A common approach to embedded computing is to use a single brand of processor across several product lines. This approach provides an opportunity to write software modules for basic functions such as communication, Web-page serving, and so forth that can then see service in a variety of applications.

This was the approach employed by Rockwell Automation, a well-known supplier of motion-control and factory-automation equipment, for its Allen-Bradley Logix series of controllers. Logix controllers are built into devices such as motor drives, programmable logic controllers, dedicated process controllers, and simple machine controls. The controllers are based around ARM CPUs. Developers at Allen-Bradley say they went with ARM partly as a way of keeping power requirements low. This eliminated the need to cool the electronics with a fan, important for industrial environments that are potentially dirty.

Also important was the ability to plan the architecture so software applications easily transport from one platform in the product family to another. In addition, all members of the family can use the same programming languages.

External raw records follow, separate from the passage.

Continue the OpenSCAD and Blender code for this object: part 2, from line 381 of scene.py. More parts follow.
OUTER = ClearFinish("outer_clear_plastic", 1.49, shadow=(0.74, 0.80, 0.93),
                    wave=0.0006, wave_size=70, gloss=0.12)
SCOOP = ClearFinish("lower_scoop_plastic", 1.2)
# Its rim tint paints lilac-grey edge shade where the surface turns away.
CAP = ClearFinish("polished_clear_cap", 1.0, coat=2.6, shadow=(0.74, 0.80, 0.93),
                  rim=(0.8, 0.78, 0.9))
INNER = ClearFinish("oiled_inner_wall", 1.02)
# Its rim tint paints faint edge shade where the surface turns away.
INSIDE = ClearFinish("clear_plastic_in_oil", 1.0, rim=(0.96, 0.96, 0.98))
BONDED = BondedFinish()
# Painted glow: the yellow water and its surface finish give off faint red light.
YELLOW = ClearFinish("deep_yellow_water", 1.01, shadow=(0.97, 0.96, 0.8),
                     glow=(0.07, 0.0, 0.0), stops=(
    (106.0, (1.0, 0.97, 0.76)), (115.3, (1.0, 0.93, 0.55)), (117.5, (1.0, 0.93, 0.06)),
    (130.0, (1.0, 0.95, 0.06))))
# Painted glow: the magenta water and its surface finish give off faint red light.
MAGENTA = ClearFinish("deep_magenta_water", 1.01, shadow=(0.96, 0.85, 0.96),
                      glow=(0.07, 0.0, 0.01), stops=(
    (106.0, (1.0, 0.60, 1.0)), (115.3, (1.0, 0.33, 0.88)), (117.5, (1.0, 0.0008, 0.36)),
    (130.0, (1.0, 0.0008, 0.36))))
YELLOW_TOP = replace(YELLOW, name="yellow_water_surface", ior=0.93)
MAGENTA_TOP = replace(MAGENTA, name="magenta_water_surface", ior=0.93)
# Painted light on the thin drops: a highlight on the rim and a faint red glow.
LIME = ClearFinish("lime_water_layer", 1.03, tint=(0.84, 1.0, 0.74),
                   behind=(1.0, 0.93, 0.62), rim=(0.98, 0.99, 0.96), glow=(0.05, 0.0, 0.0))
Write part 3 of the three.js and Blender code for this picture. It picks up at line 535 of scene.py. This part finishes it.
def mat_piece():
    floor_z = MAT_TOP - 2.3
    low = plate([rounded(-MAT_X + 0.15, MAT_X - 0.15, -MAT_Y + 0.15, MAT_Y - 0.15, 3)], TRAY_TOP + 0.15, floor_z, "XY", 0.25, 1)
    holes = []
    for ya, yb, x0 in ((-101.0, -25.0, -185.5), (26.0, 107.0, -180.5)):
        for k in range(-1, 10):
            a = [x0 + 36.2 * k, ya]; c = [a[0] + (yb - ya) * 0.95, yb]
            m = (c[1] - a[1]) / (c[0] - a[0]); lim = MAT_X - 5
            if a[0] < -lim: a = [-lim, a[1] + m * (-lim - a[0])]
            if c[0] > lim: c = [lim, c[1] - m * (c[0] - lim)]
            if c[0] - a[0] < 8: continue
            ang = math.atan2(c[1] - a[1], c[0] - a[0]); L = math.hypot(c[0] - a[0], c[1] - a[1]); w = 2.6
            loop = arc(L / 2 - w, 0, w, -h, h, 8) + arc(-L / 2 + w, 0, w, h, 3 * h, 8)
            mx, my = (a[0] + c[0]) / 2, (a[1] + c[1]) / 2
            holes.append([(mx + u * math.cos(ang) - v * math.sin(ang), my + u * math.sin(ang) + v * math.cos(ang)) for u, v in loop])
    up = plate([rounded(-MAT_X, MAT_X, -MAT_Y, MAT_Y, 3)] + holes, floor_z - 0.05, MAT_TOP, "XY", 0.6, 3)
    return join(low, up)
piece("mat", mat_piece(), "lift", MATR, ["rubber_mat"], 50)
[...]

This strategy lets the company embed Logix controllers into other industrial equipment it makes such as motor drives. The first such integral-horsepower drive product taking this approach is due out later this year. In this case, developers devised a special high-speed interface between the Logix controller and the drive that lets the circuitry for both functions sit in close proximity. This interface physically takes the form of a dual-port RAM and makes the drive appear to be an industrial I/O device to the controller, thereby eliminating a need for communication protocols and handshaking electronics that would be required to link up separate drives and controls.

An ancillary benefit of the embedded controller is that drives will double as industrial controllers that can accept I/O modules. Troubleshooting will also be simpler, say Allen-Bradley engineers, with the drive, controller, and I/O modules all in close proximity. The first application areas for the new drives are expected to be in converting lines and paper production.